# Hello. New here.



## Green in WIgan (Dec 11, 2017)

Hello all, 
I'm new here. I'm 32 married with children from the Northwest area of the UK, 
I'm a photographer and my wife had her own craft business. 
I'm here because I sometimes struggle with daily life as my wife suffers from depression and some days are worse than others and always find comfort and advice talking to other spouses or parents. 

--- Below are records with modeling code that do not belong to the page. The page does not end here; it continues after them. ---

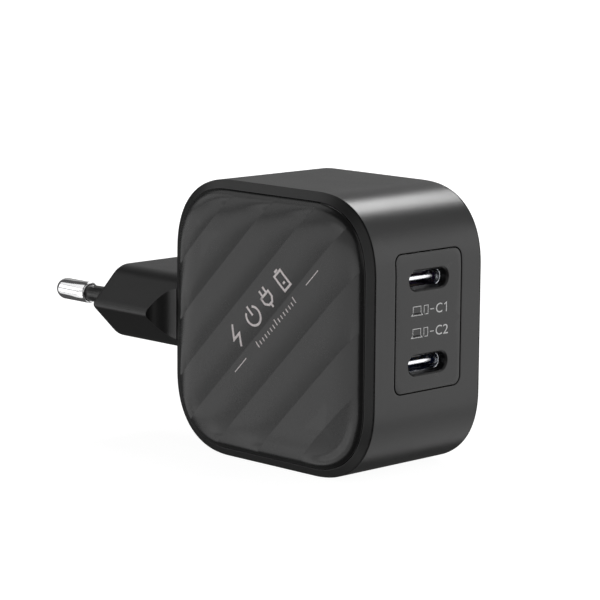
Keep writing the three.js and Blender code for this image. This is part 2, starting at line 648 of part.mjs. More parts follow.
// The mains side stands in the strip between the leads and the transformer, one piece below the other: choke,
// filter capacitor, fuse and thermistor.
const inputX = (-leadClear + transformer.position.x - CORE_LENGTH / 2 - SEAM) / 2;
const chokeTube = CHOKE_CORE_RADIUS + SEAM + CHOKE_WIRE_BUILD;
const inputHeights = [2 * (CHOKE_RADIUS + chokeTube), FILTER_HEIGHT, FUSE_DIAMETER, THERMISTOR_THICKNESS];
const inputTotal = inputHeights.reduce((sum, height) => sum + height + 2 * SEAM, -2 * SEAM);
const inputY = [];
inputHeights.reduce((top, height) => {
  inputY.push(top - height / 2);
  return top - height - 2 * SEAM;
}, inputTotal / 2);

// Common-mode choke: its ring stands upright on the board.
const choke = new THREE.Group();
choke.position.set(inputX, inputY[0], SOLDER_GAP + CHOKE_RADIUS + chokeTube);
choke.rotation.y = Math.PI / 2;
components.add(choke);
const chokeRing = new THREE.TorusGeometry(CHOKE_RADIUS, CHOKE_CORE_RADIUS, 8, 24);
add(choke, 'choke_core', chokeRing, FERRITE, 0.7);

// Half of the choke's winding: a thick tube around the core that follows part of its ring.
function chokeWinding() {
  const tube = circle(chokeTube);
  tube.holes.push(circle(CHOKE_CORE_RADIUS + SEAM));
  const points = [];
  for (let step = 0; step <= 12; step += 1) {
    const angle = (step / 12 - 0.5) * CHOKE_ARC;
    points.push(new THREE.Vector3(CHOKE_RADIUS * Math.cos(angle), CHOKE_RADIUS * Math.sin(angle), 0));
  }
  const extrudePath = new THREE.CatmullRomCurve3(points);
  return new THREE.ExtrudeGeometry(tube, { steps: 10, bevelEnabled: false, extrudePath, curveSegments: 5 });
}
add(choke, 'choke_winding_upper', chokeWinding(), COPPER, 0.35, 0.6).rotation.z = Math.PI / 2;
add(choke, 'choke_winding_lower', chokeWinding(), COPPER, 0.35, 0.6).rotation.z = -Math.PI / 2;

const filterShape = block(FILTER_WIDTH, FILTER_HEIGHT, FILTER_DEPTH, MOULDING_RADIUS);
const filter = add(components, 'line_filter_capacitor', filterShape, 0xc7a53a, 0.5);
filter.position.set(inputX, inputY[1], SOLDER_GAP);
const fuse = add(components, 'input_fuse', can(FUSE_DIAMETER, FUSE_LENGTH), 0x6d2a24, 0.5);
fuse.position.set(inputX, inputY[2], SOLDER_GAP);
const disc = alongY(circle(THERMISTOR_RADIUS), -THERMISTOR_THICKNESS / 2, THERMISTOR_THICKNESS / 2, 8);
const thermistor = add(components, 'inrush_thermistor', disc, 0x27402f, 0.6);
thermistor.position.set(inputX, inputY[3], SOLDER_GAP + THERMISTOR_RADIUS);

// ---------------------------------------------------------------- solder side

// Name, width, height and depth of each chip, and the place of its centre on the board
[
  ['bridge_rectifier', 9, 6.5, 1.4, 11, 6],
  ['switching_ic', 8, 6, 1, 0, 6],
  ['synchronous_rectifier', 6, 5, 1, -9, 7],
  ['port_controller', 4, 4, 0.8, -9, -2],
  ['optocoupler', 4.6, 6.5, 2, 0, -7],
  ['safety_capacitor', 7, 4, 2.2, 9, -7],
].forEach(([name, width, height, depth, x, y]) => {
  const color = name === 'safety_capacitor' ? 0x2f6fa8 : PACKAGE;
  add(solderSide, name, block(width, height, depth, CHIP_RADIUS), color, 0.6).position.set(x, y, SOLDER_GAP);
});

// Inductors on the back of the port board, beside the output capacitors' tops
const inductorX = -(PORT_BOARD_WIDTH - INDUCTOR_WIDTH) / 2;
portHeights.forEach((height, i) => {
  const shape = block(INDUCTOR_WIDTH, INDUCTOR_HEIGHT, INDUCTOR_DEPTH, MOULDING_RADIUS);
  const inductor = add(housing, `port_inductor_${['upper', 'lower'][i]}`, shape, 0x3a3b3f, 0.65);
  inductor.position.set(inductorX, portBoardBack + SEAM, height);
  inductor.rotation.x = -Math.PI / 2;
});

// ---------------------------------------------------------------- heat spreaders and insulation

for (const [name, side] of [['right', 1], ['left', -1]]) {
  const middle = side * (spreaderOuter - SPREADER_THICKNESS / 2);
  const [low, high] = [middle - SPREADER_THICKNESS / 2, middle + SPREADER_THICKNESS / 2];
  const plate = panel(low, high, SPREADER_INSET, boardFront, leadClear);
  add(housing, `heat_spreader_${name}`, plate, ALUMINIUM, 0.4, 1);
}
const sheet = panel(sheetOuter - SHEET_THICKNESS, sheetOuter, SPREADER_INSET, boardFront, leadClear);
add(housing, 'insulation_sheet', sheet, 0xd9c58a, 0.5);

export default charger;
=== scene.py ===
"""Visual model of a two-port USB-C wall charger with a fixed Europlug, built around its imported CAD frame.

Everything is in metres in the row frame: the origin is the centre of the plug's engagement face, +Y points
into the socket and +Z is up. The square housing hangs behind the plug on -Y.
"""

import math

import bmesh
import bpy
import numpy as np
from bpy.props import FloatProperty, FloatVectorProperty, IntProperty, PointerProperty
from mathutils import Matrix, Vector


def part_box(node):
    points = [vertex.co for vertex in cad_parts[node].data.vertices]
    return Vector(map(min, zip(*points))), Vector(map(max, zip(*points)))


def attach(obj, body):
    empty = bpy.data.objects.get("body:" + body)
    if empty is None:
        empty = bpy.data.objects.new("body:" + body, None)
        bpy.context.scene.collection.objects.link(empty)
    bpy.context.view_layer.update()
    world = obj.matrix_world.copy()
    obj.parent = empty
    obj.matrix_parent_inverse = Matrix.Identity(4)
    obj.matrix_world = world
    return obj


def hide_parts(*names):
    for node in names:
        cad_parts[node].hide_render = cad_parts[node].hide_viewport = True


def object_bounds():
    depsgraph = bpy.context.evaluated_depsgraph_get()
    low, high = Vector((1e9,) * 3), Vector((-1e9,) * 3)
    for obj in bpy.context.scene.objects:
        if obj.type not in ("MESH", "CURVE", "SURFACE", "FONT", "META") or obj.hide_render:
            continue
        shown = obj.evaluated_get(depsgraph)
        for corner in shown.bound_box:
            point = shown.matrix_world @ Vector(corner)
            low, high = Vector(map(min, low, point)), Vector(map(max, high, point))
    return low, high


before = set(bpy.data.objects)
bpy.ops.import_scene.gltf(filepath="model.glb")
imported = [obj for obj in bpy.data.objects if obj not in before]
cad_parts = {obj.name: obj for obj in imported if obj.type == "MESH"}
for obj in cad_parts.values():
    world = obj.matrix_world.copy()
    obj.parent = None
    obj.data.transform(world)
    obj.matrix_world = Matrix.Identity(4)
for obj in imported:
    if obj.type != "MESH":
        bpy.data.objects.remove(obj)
CAD_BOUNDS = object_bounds()

bl_info = {
    "name": "USB wall charger",
    "version": (1, 0, 0),
    "blender": (4, 5, 0),
    "location": "3D View > Sidebar > Charger",
    "description": "Builds a two-port USB-C wall charger with a Europlug around its packed frame",
    "category": "Object",
}

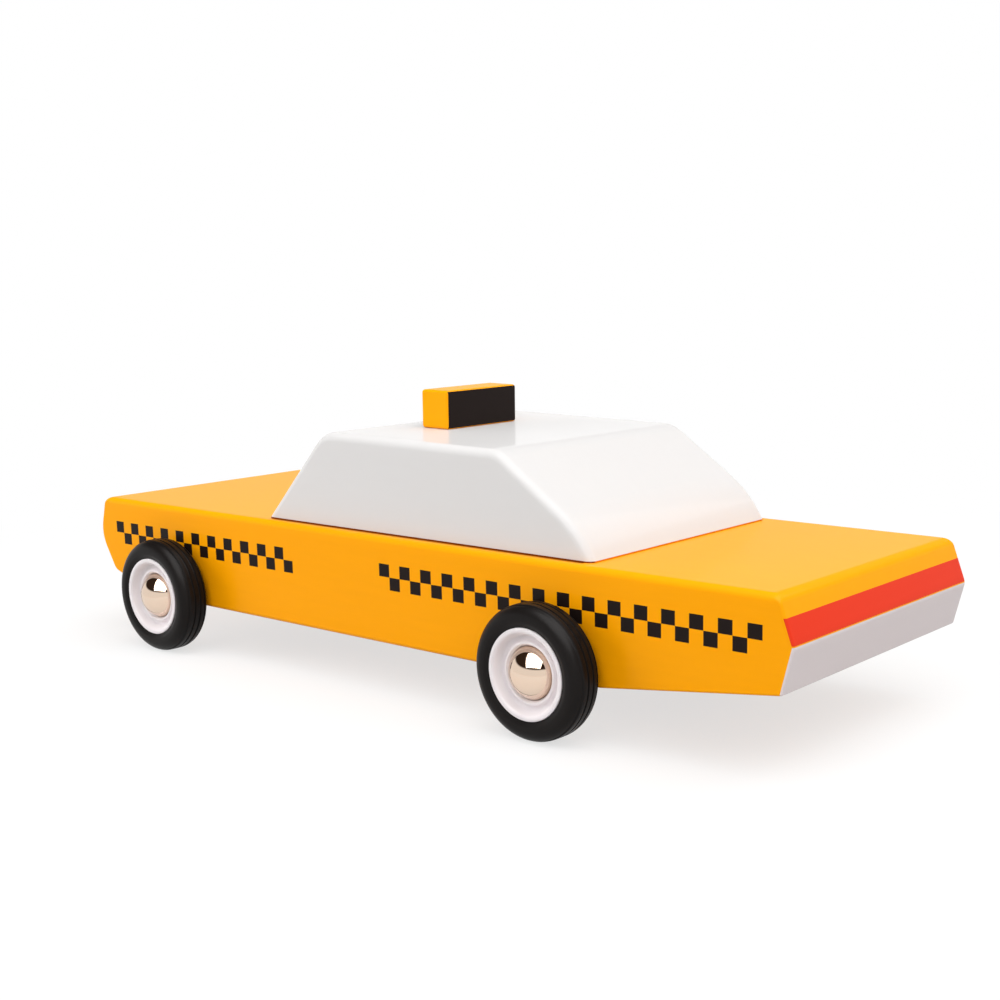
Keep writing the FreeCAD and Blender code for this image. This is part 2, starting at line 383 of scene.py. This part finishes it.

I hope to chat with some of you soon.

Sent from my SM-G935F using Tapatalk

{Removed link to another forum ~EleGirl}


----------



## EleGirl (Dec 3, 2011)

Welcome to TAM!

I did removed the link to another forum that you posted. That's not allowed here on TAM. Usually we ban anyone who does that as a spammer as it appears they are only posting here to drive traffic to their website/forum.


----------



## Green in WIgan (Dec 11, 2017)

EleGirl said:


> Welcome to TAM!
> 
> I did removed the link to another forum that you posted. That's not allowed here on TAM. Usually we ban anyone who does that as a spammer as it appears they are only posting here to drive traffic to their website/forum.


I apologise to be honest I didn't think it would link as I put a space between the words. I'm definitely not a spammer and am only a member of the other forum not owner or anything. I apologize again.

Sent from my SM-G935F using Tapatalk


----------